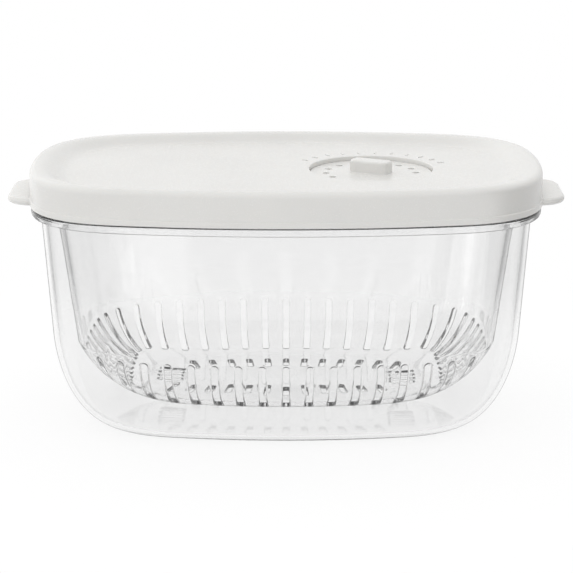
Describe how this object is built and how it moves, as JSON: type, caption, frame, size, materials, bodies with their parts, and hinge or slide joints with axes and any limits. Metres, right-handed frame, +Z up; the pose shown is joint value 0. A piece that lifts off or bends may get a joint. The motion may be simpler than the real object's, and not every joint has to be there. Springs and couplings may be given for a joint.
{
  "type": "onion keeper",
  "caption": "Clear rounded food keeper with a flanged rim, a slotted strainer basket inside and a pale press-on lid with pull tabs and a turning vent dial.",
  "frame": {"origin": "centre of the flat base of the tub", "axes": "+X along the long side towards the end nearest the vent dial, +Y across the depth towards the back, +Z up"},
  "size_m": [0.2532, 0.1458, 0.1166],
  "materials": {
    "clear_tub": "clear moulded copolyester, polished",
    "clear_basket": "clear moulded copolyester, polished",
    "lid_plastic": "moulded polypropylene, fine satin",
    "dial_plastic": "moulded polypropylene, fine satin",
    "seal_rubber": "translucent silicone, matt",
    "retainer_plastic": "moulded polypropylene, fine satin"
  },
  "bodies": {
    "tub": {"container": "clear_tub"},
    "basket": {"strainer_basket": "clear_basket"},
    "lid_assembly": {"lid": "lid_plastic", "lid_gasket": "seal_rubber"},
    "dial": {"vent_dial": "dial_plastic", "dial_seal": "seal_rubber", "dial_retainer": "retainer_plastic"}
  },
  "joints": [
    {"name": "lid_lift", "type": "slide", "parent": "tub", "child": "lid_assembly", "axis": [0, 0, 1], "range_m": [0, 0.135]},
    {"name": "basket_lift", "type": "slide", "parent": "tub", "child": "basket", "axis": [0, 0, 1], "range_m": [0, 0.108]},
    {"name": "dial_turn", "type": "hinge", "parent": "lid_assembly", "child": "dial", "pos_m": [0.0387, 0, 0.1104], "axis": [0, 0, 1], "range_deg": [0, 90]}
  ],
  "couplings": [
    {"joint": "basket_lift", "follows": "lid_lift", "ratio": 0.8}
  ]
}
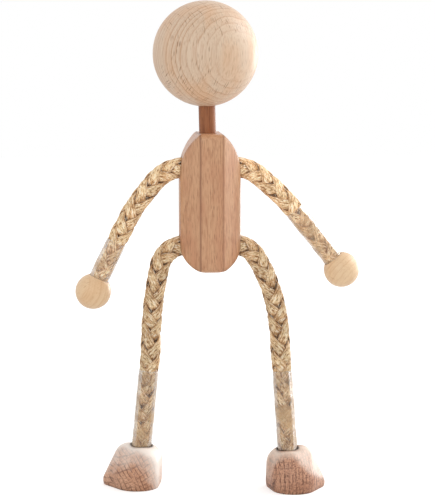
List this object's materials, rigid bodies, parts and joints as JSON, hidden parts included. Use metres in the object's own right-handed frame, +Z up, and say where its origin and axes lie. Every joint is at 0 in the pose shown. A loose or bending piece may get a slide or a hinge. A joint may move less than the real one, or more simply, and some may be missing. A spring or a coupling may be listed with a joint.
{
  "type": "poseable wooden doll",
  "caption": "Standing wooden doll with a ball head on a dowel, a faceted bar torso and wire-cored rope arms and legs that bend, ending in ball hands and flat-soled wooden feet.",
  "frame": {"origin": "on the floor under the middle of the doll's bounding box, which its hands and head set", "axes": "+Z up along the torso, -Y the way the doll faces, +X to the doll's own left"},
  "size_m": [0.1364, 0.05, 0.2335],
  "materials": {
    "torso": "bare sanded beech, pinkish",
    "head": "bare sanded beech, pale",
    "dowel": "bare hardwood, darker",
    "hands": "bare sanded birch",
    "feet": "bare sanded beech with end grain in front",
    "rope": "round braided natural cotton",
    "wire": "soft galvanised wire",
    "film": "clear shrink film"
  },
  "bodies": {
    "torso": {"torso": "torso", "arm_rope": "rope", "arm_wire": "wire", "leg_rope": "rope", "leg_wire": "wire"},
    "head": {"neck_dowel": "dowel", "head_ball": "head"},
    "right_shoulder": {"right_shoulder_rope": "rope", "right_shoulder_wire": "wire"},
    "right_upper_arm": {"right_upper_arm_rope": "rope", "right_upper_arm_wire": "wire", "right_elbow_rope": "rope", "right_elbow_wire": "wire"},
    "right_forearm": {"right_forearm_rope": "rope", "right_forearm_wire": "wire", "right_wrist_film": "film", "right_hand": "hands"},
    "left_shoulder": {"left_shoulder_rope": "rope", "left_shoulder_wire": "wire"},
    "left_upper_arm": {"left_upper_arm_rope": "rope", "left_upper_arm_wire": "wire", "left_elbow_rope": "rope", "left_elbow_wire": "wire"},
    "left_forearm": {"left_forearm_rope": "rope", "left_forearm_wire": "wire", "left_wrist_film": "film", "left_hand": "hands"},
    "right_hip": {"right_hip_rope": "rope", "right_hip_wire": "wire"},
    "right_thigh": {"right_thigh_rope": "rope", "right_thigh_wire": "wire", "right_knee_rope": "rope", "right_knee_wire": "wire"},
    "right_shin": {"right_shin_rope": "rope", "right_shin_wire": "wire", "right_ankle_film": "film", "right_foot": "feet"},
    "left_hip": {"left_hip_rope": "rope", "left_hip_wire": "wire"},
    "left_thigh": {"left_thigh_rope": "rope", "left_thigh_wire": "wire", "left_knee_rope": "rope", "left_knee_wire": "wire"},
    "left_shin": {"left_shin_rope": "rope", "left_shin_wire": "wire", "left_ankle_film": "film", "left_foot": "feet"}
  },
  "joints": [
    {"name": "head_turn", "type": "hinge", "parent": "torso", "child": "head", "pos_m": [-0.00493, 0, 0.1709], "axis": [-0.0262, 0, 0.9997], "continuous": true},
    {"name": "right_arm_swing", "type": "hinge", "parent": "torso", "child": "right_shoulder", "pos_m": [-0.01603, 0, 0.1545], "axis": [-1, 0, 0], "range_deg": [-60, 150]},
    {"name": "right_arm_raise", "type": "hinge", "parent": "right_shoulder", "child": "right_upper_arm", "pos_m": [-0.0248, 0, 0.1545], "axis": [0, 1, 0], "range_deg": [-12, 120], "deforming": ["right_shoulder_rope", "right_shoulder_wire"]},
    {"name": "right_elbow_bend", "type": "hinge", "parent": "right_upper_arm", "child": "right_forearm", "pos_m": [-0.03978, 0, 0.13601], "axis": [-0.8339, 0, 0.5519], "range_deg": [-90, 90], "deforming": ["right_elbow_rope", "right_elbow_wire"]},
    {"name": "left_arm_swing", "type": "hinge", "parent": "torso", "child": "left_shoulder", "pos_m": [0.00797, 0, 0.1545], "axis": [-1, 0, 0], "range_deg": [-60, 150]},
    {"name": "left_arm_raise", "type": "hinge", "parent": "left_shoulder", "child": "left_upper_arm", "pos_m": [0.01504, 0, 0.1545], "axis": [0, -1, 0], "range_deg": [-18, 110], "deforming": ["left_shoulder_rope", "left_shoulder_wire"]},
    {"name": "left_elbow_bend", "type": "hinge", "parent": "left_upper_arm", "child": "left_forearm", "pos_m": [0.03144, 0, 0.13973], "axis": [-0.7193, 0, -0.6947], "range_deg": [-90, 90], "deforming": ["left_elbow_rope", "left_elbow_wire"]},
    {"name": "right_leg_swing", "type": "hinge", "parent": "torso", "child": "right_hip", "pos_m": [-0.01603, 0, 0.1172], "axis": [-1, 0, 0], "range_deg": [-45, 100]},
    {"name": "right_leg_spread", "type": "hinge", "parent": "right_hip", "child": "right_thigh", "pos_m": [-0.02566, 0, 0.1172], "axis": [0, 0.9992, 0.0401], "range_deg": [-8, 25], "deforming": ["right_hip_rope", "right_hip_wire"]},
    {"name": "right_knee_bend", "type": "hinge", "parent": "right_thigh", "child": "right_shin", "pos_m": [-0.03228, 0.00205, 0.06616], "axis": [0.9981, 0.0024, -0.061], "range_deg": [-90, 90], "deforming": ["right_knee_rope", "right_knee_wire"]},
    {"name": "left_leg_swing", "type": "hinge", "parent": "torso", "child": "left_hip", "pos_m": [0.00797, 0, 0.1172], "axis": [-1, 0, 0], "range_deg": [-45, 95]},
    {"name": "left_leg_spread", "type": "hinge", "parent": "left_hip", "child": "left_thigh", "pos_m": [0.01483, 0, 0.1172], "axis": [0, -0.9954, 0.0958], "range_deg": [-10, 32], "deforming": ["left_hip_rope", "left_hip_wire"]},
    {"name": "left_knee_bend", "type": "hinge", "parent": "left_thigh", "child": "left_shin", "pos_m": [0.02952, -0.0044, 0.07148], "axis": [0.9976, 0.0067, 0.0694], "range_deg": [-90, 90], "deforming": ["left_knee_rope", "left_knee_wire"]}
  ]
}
---
YOUR INSTRUCTIONS » How many lines in the data contain the string "JSON"? Respond with the number only.

WRITTEN REPLY » 2